By Erika Shaker
“Sadly our loving dog of 14 years has died. We received many kind notes from friends and acquaintances. Our letter carrier just noticed the dog’s rope was gone and knocked on the door to offer his condolences. What’s that worth?”
— Message from recently bereaved friend
There are a host of reasons (some of them explored here) why the decision to eliminate door-to-door delivery across Canada was short-sighted, fiscally suspect, and wrong-headed. Post-election, the conversion plan has been placed on indefinite hold, but questions remain about what can be expected: a moratorium on reforms, or a return to door-to-door delivery for those who lost their service. And certainly the debate continues about service expansion (which apparently even Canada Post can get behind from time to time—after all, ‘tis the season!).
But too often what gets lost in the discussion is the human element—the ways in which neighbourhoods are made better, safer, more connected places because of the daily presence of those workers who provide eyes on the street and who are part of the rhythm of the community.
Which is why the now-on-hold decision to eliminate door-to-door delivery is one element of a much broader debate.
There’s no question that a less “demanding” (or perhaps “entitled”), more “flexible,” market-friendly workforce, unconcerned with “obstacles” like job security or workplace benefits or a pension, is one of the fallouts—some might say the goals—of austerity.
There’s also little doubt that one of the longer-term effects of the austerity agenda and the rise of insecure work has been the undermining of community, and of our ability to create, reinforce, and enjoy basic human connections.

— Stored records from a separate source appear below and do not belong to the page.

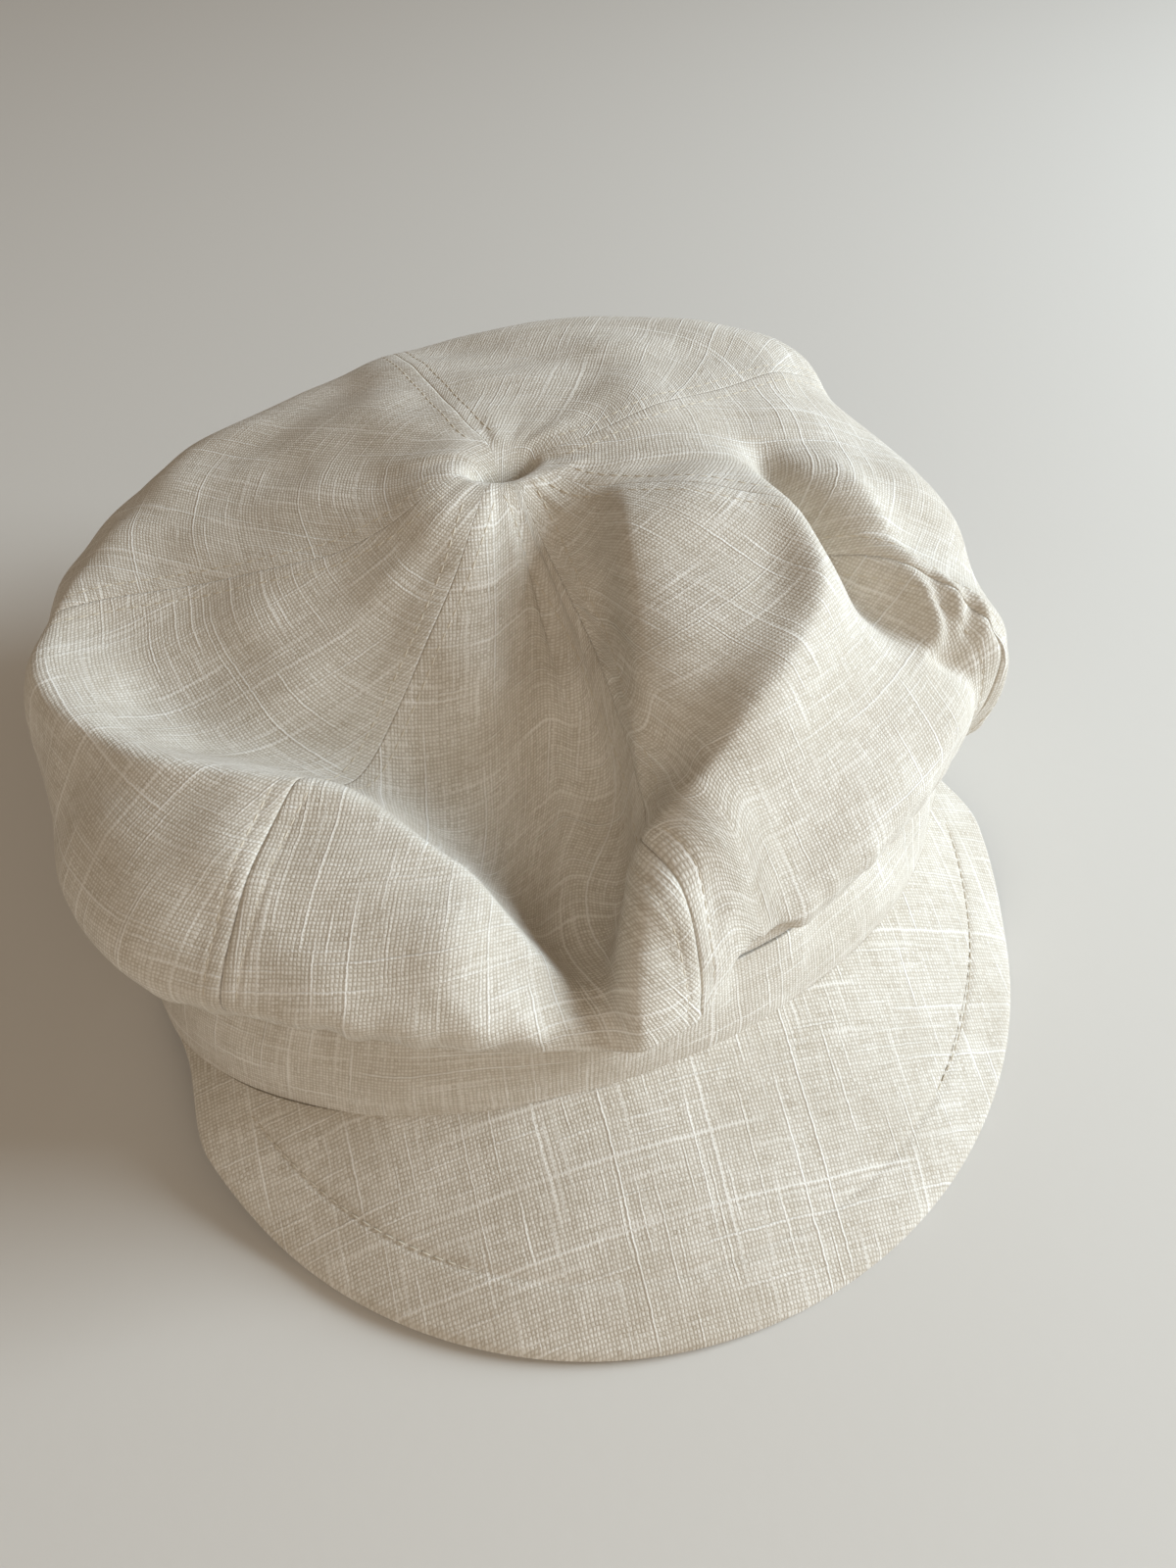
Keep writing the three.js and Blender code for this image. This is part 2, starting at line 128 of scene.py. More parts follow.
# The crown's panels and the seam that each starts at: its azimuth near the top, half way and at the
# band. grain turns the cloth's threads from the panel's middle line, in degrees.
CROWN_PANELS = {
    "left_back": (-180, -180, -174, 4),
    "left": (-86, -105, -96, -5),
    "left_front": (-44, -53, -49, 3),
    "right_front": (1, 0, -5, 4),
    "right": (48, 52, 47, -3),
    "right_back": (95, 99, 96, 2),
}

# Folds seen from above, in millimetres from the band's middle: each goes along its points of x, y
# and share of its depth. left and right are its half widths, and crisp how pointed it is.
FOLDS = {
    "front_ridge": (10, 11, 9, 1.5, (
        (64, 24, 0), (58, 4, 0.8), (50, -24, 1), (35, -37, 1), (20, -45, 0.95), (6, -54, 0.95),
        (-3, -62, 0.8), (-10, -70, 0.6), (-17, -78, 0.5), (-21, -86, 0.3))),
    "ridge_foot": (2.5, 7, 4.5, 1.4, (
        (6, -54, 0), (-4, -62, 0.6), (-11, -70, 1), (-18, -79, 1), (-21, -87, 0.4))),
    "front_valley": (-7, 15, 11, 1.7, (
        (8, 30, 0), (8, 20, 0.8), (3, 3, 1), (-6, -16, 1), (-13, -30, 0.95), (-17, -46, 0.8),
        (-21, -60, 0.5), (-25, -73, 0.3), (-27, -84, 0.1))),
    "inner_ridge": (7.5, 10, 6, 1.7, (
        (27, 18, 0), (21, 3, 0.9), (17, -13, 1), (12, -27, 0.9), (7, -42, 0))),
    "inner_flat": (5.5, 12, 12, 2.2, (
        (42, 18, 0), (38, 3, 0.9), (35, -11, 1), (27, -25, 0.8), (16, -40, 0))),
    "right_valley": (-11, 5.5, 6, 1.7, (
        (66, 24, 0), (62, 11, 0.8), (62, -5, 1), (65, -19, 0.8), (70, -31, 0.45), (77, -38, 0.1))),
    "right_ridge": (5, 7, 7, 1.6, (
        (77, 18, 0), (77, -4, 0.8), (77, -17, 1), (85, -28, 1), (97, -38, 0.4))),
    "right_corner": (2.5, 8, 8, 1.5, ((86, -26, 0), (98, -36, 1), (108, -44, 1))),
    "corner_pleat_upper": (2.6, 1.9, 1.9, 1.8, (
        (75, -21, 0), (78, -28, 1), (79, -35, 0.9), (78, -42, 0))),
    "corner_pleat_middle": (2.4, 1.8, 1.8, 1.8, ((82, -24, 0), (84, -31, 1), (83, -39, 0))),
    "corner_pleat_lower": (2.2, 1.7, 1.7, 1.8, ((88, -27, 0), (89, -34, 1), (87, -41, 0))),
    "corner_pit": (-3.0, 2.6, 2.6, 1.8, ((75, -39, 0), (82, -42, 1), (90, -46, 0))),
    "corner_edge": (2.2, 2.2, 2.2, 1.6, ((86, -36, 0), (93, -40, 1), (100, -46, 0))),
    "seam_crease": (-1.3, 2.0, 2.0, 1.6, ((72, -11, 0), (79, -16, 1), (88, -22, 0))),
    "foot_dent_upper": (-2.6, 6.0, 5.0, 2.0, ((-4, -59, 0), (1, -65, 1), (6, -71, 0))),
    "foot_dent_lower": (-1.8, 4.5, 4.5, 2.0, ((-11, -66, 0), (-8, -71, 1), (-5, -77, 0))),
    "wall_dent": (-2.6, 4.5, 4.5, 1.8, ((13, 2, 0), (8, -7, 1), (6, -15, 0))),
    "wall_crease_upper": (1.3, 1.8, 1.8, 1.6, ((9, -28, 0), (6, -36, 1), (3, -44, 0))),
    "wall_crease_lower": (1.1, 1.6, 1.6, 1.6, ((5, -31, 0), (2, -38, 1), (0, -46, 0))),
    "flank_ridge_left": (1.6, 8.0, 8.0, 2.0, ((-66, -10, 0), (-77, -22, 1), (-86, -34, 0))),
    "flank_ridge_front": (1.3, 8.0, 8.0, 2.0, ((-41, -44, 0), (-47, -56, 1), (-53, -70, 0))),
}

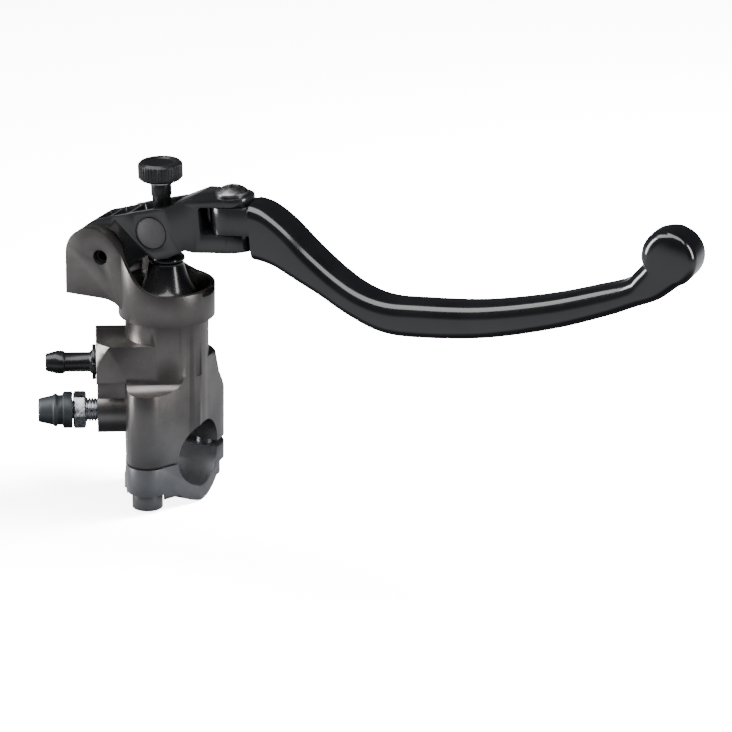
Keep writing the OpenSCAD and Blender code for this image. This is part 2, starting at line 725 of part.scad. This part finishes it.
module bleed_cap() {
    color("dimgray") port(bleed_z) difference() {
        rotate_extrude() polygon([[0, 30.8], [5.9, 30.8], [6, 31.2], [6, 33.6], [5.7, 33.9],
            [4.9, 34], [4.9, 35.6], [5.4, 36], [5.4, 36.8], [4.9, 37.1], [3.9, 41.5], [3.5, 41.9],
            [0, 41.9]]);
        translate([0, 0, 30]) cylinder(r = 3.02, h = 6.5);
        translate([0, 0, 36.4]) cylinder(r = 3.45, h = 3);
    }
}

master_cylinder_body();
handlebar_clamp();
clamp_bolts();
piston();
primary_seal();
secondary_seal();
return_spring();
spring_seat();
thrust_washer();
circlip();
dust_boot();
push_rod();
adjuster_knob();
knob_washer();
barrel_nut();
lever_bracket();
pivot_pin();
pivot_bushes();
pin_retainer();
lever_blade();
fold_bush();
fold_spring();
fold_screw();
fold_nut();
inlet_fitting();
inlet_o_ring();
inlet_clip();
bleed_screw();
bleed_cap();
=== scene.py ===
import json
import math

import bmesh
import bpy
from mathutils import Matrix, Vector


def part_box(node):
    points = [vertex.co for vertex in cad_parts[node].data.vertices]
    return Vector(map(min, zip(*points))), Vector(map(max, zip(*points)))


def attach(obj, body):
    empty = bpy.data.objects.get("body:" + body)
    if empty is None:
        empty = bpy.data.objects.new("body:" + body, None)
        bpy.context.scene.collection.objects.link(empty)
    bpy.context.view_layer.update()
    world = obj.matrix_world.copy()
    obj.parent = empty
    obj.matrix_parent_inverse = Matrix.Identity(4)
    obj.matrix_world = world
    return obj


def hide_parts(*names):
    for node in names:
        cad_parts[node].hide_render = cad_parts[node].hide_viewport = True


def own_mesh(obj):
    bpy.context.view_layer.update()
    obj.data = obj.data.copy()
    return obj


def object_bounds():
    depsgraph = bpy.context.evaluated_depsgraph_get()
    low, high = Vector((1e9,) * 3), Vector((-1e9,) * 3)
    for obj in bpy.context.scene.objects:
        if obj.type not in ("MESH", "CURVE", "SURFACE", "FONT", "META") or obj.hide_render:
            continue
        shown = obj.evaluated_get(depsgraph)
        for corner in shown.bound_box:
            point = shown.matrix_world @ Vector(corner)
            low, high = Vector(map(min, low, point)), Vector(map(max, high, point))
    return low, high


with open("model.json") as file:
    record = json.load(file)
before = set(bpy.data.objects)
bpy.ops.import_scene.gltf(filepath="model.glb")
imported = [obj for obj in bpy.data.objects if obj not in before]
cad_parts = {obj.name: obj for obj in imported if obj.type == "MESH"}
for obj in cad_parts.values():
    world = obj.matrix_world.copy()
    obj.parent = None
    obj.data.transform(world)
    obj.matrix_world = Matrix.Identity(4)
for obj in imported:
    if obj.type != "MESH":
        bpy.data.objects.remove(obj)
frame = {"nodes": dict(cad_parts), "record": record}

CAD_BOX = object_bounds()
MM = 0.001

# Camera: a long lens that looks at a point beside the collar
AZIMUTH = math.radians(22.8)
ELEVATION = math.radians(20.8)
ROLL = math.radians(1.05)
DISTANCE = 1.08
LENS = 162.0
AIM_RIGHT = 0.0651       # from the bar's centre to the middle of the view
AIM_UP = 0.0261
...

The rise of the precariat, and the resultant insecurity about income and work, places enormous stress on family relationships, friendships, and community interaction, as the research team at the Poverty and Employment Precarity in Southern Ontario Project (PEPSO) uncovered in their eye-opening analysis. It’s proven to be a huge obstacle for anyone planning for the future, which means that things like starting a family are often postponed.
Precarity has also made it much more difficult for families to schedule events, spend time together, or make commitments to volunteer. Additionally there are clear links to depression and a sense of isolation, as well as self-doubt and anxiety, often as a result of income stress.
In short, according to PEPSO, precarity affects “how we contribute to our economy, give back to our community and interact with our families…and makes it less likely that people will have vital social networks, such as friends to talk to.”
So in light of these attacks on community, a little more criticism would be helpful when cuts to Canada Post are framed by the corporation and free-market champions not as a straight-up service reduction, but rather as a way to make neighbourhoods more family-friendly andneighbourly.
Let’s recap: on the one hand, the austerity agenda is undermining our ability to forge or maintain a sense of community with our neighbours (or, in some cases, with our own relatives); on the other, austerity-induced cuts will—according to those wielding the knife or cheering them on—enhance community by making people not only fend for themselves, but also care for those whose need for accommodation inconveniently conflicts with the decision to cut services.
Who knew that the human connection being undermined by austerity’s cost-cutting refrain could be repaired merely by eliminating our day-to-day (and door-to-door) contact with superfluous humans?
Those big metal things at the end of the street? They’re not Superboxes or, I don’t know, mail dispensing machines. They’re Community Mail Boxes. (“Part of the Canadian landscape,” according to Canada Post’s spokesman, somewhat Group-of-Seven-esque.) Think of them as community centres, except without the services. Or activities. Or people.
And, contrary to pretty much anything resembling logic, cutting door-to-door mail delivery isn’t going to hurt seniors and people with disabilities. The corporation says it’s actually an opportunity for people already treading water in an insecure job market to get to know their elderly neighbours by volunteering to pick up their mail during inclement weather.
Let me repeat: somehow, eliminating door-to-door delivery will bring people together in a way that the postal worker who regularly put out the garbage cans for one of the elderly people on his route never could.
Eliminating door-to-door delivery will manage to stem the anti-community tide more than the postal worker who was so trusted by one person on his route that he would feed her cats when she was away.
Replacing door-to-door delivery and letter carriers with Superboxes will not make us a more compassionate, connected, and humane society than before, when that same postal worker saved a woman’s life by calling the paramedics when she collapsed.
Human connections are not strengthened by eliminating humans—through attrition or otherwise. And when families and communities are finding it increasingly difficult to remain healthy and connected as a result of austerity-driven precarity in the workplace and in life, we need to strengthen, not cut back on, agents of human connectedness.
“His route was his village” is how one much-loved and now deceased postal worker was described.
To confront the soul-sucking and community-killing aspects of austerity, we need more villages, not silos. And, when it comes to the people—all the people—in our neighbourhoods, certainly not Superboxes.